As can be seen, there is nothing about the FEA’s take on representations that should concern SMEn and, in consequence, that would indicate that a predictive approach to SMEn is not viable. In the following section, I present Seth’s predictive approach to SMEn to show how these frameworks fit together. This discussion will allow me to address the second worry raised to a predictive approach to SMEn, i.e. the concern that the explanatory strategy recommended by SMEn conflicts with the FEA.

5 The predictive approach to SMEn

Anil Seth proposes to account for SMCs, and the mastery thereof, by means of the generative model. It is important to bear in mind that, according to Seth, for predictive processing, neural mechanisms are necessary and sufficient to enable perceptual experience because the content of perceptual experience is determined by the generative models (Seth 2014, p. 98).

Seth’s proposal is to integrate SMCs into the generative models, thus providing the causal story that SMEn is missing (Seth 2014, p. 98). It is important to recall that SMCs are the lawful relations that result from the interaction between the agent and the object of perception. Perception, for SMEn, is grounded in the practical knowledge of SMCs. Incorporating the theory of SMCs comes naturally for the FEA because the generative model includes the specification of stimuli that follow a given movement (Friston et al. 2012). It is in that sense that Seth takes SMCs to be coded in the generative model. He claims that the generative model encodes counterfactual “perception-action couplings” that result in active inference. According to this approach, then, the agent deploys a set of SMCs as a result of top-down inferential processing. At this point, it will be useful to recall the visual tracking example.
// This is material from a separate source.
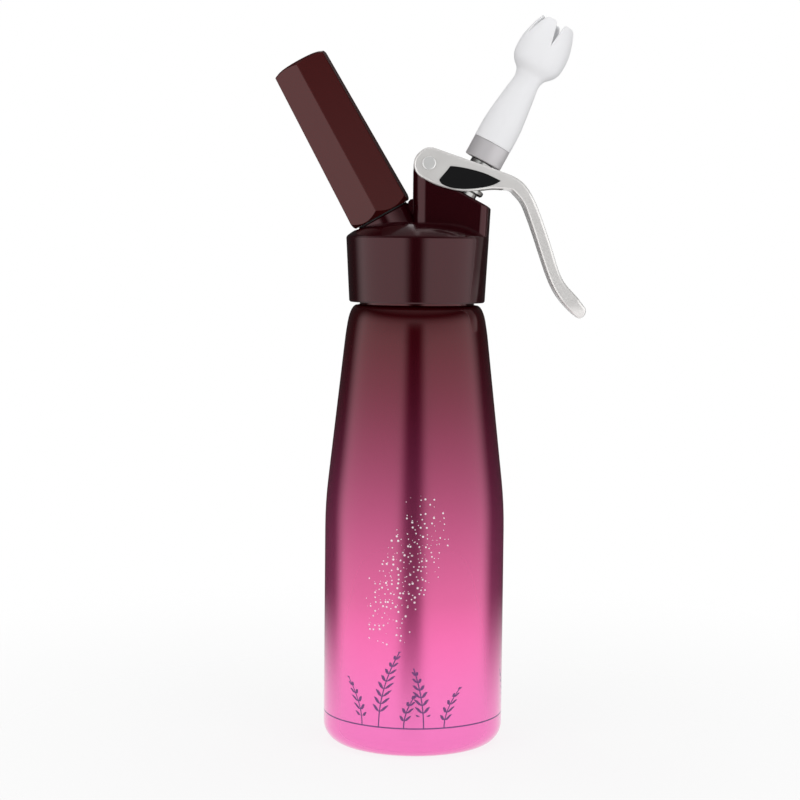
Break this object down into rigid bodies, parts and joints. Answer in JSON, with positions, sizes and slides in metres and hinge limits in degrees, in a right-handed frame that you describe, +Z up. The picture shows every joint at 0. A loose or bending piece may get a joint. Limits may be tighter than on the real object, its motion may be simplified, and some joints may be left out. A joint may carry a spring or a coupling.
{
  "type": "whipped cream dispenser",
  "caption": "Pressurised cream whipper: tapered bottle, screw-on head with lever valve, slanted gas charger holder and slit tulip nozzle.",
  "frame": {"origin": "centre of the bottle's foot, on the plane it stands on", "axes": "+Z up along the bottle, +X towards the lever and the nozzle, -X towards the charger holder"},
  "size_m": [0.1349, 0.0784, 0.3175],
  "materials": {
    "gradient_lacquer": "glossy lacquer over aluminium, maroon at the top to pink at the foot",
    "brown_lacquer": "satin maroon-brown lacquer on cast aluminium",
    "holder_lacquer": "satin brown lacquer on machined aluminium",
    "lever_chrome": "polished chrome on a casting",
    "pin_chrome": "polished",
    "stainless": "turned stainless steel",
    "brushed_collar": "brushed, turned",
    "frosted_white_plastic": "milky white moulded plastic",
    "black_plastic": "fine satin",
    "black_rubber": "matte",
    "white_silicone": "matte silicone",
    "charger_steel": "drawn zinc-plated steel",
    "brass": "turned"
  },
  "bodies": {
    "bottle": {"bottle": "gradient_lacquer"},
    "seal_ring": {"head_gasket": "white_silicone"},
    "head": {"head": "brown_lacquer", "valve_bush": "stainless", "valve_spring": "stainless", "piercing_pin": "brass", "pin_seal": "black_rubber", "port_ring": "black_rubber", "gas_inlet_nut": "brass", "check_valve_sleeve": "white_silicone"},
    "lever": {"lever": "lever_chrome", "lever_inlay_front": "black_plastic", "lever_inlay_back": "black_plastic", "pivot_pin": "pin_chrome", "pivot_screw": "pin_chrome"},
    "valve": {"valve_stem": "stainless", "stem_o_ring": "black_rubber", "piston_seal": "black_rubber", "seal_nut": "stainless", "press_collar": "stainless"},
    "nozzle_washer": {"nozzle_gasket": "white_silicone"},
    "nozzle": {"nozzle_collar": "brushed_collar", "nozzle_tip": "frosted_white_plastic"},
    "charger": {"charger": "charger_steel"},
    "holder": {"charger_holder": "holder_lacquer"}
  },
  "joints": [
    {"name": "head_lift", "type": "slide", "parent": "bottle", "child": "seal_ring", "axis": [0, 0, 1], "range_m": [0, 0.01]},
    {"name": "head_turn", "type": "hinge", "parent": "seal_ring", "child": "head", "pos_m": [0, 0, 0.2], "axis": [0, 0, 1], "range_deg": [0, 900.1]},
    {"name": "lever_pivot", "type": "hinge", "parent": "head", "child": "lever", "pos_m": [0.0045, 0, 0.2531], "axis": [0, 1, 0], "range_deg": [0, 7.2]},
    {"name": "valve_travel", "type": "slide", "parent": "head", "child": "valve", "axis": [-0.4726, 0, -0.8813], "range_m": [0, 0.0025], "stiffness_N_per_m": 1500, "springref_m": -0.004, "deforming": ["valve_spring"]},
    {"name": "nozzle_travel", "type": "slide", "parent": "valve", "child": "nozzle_washer", "axis": [0.4726, 0, 0.8813], "range_m": [0, 0.006]},
    {"name": "nozzle_turn", "type": "hinge", "parent": "nozzle_washer", "child": "nozzle", "pos_m": [0.02813, 0, 0.255], "axis": [0.4726, 0, 0.8813], "range_deg": [0, 1080.1]},
    {"name": "charger_travel", "type": "slide", "parent": "head", "child": "charger", "axis": [-0.4889, 0, 0.8723], "range_m": [0, 0.00875]},
    {"name": "holder_turn", "type": "hinge", "parent": "charger", "child": "holder", "pos_m": [-0.02381, 0, 0.24598], "axis": [-0.4889, 0, 0.8723], "range_deg": [0, 1260.1]}
  ],
  "couplings": [
    {"joint": "head_turn", "follows": "head_lift", "rad_per_m": 1570.8},
    {"joint": "holder_turn", "follows": "charger_travel", "rad_per_m": 2513.3},
    {"joint": "nozzle_turn", "follows": "nozzle_travel", "rad_per_m": 3141.6},
    {"joint": "lever_pivot", "follows": "valve_travel", "rad_per_m": 50.18}
  ]
}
In this case, the movement of the eyes and head as the trajectory of the bird is followed results from the prior belief about the position of the bird and generates a posterior belief from which a new inference–hence, a new interaction–results (adapted from Friston et al. 2012, p. 15; Seth 2014, p. 104).

The mastery of SMCs, for Seth, relates to the “conditional aspect” of perception, i.e. to the counterfactual knowledge of, for instance, how the appearance of a tomato would change if I were to turn it around. This mastery is attributed to the hierarchical structure of the brain. Seth claims that this can be reflected in the layered structure of generative models: predictions are generated from a cascade of top-down processes that are associated with more abstract predictions (Seth 2014, pp. 102–103).

Seth’s proposal provides SMEn with a story about the neural mechanisms involved in perception. In this way, his account fills in the gap left by the question of the brain’s role in perceptual experience. So, is there anything within Seth’s view that should make us question the viability of the predictive approach to SMEn? At this point, it is important to recall that, according to Seth, the neural implementation of the generative model suffices to account for perceptual experience. And, in consequence, in Seth’s model we find a shift in the explanatory strategy. He abandons SMEn’s explanatory strategy of prioritizing the interactions of the embodied agent over the inner structure of the agent. Seth’s account leads to the second aspect of conceptual tension between SMEn and the FEA and, thus, falls prey to the second concern regarding a predictive approach to SMEn, i.e. that this joint account is not viable in virtue of the internalist commitments of the FEA according to which the brain is necessary and sufficient to account for perception.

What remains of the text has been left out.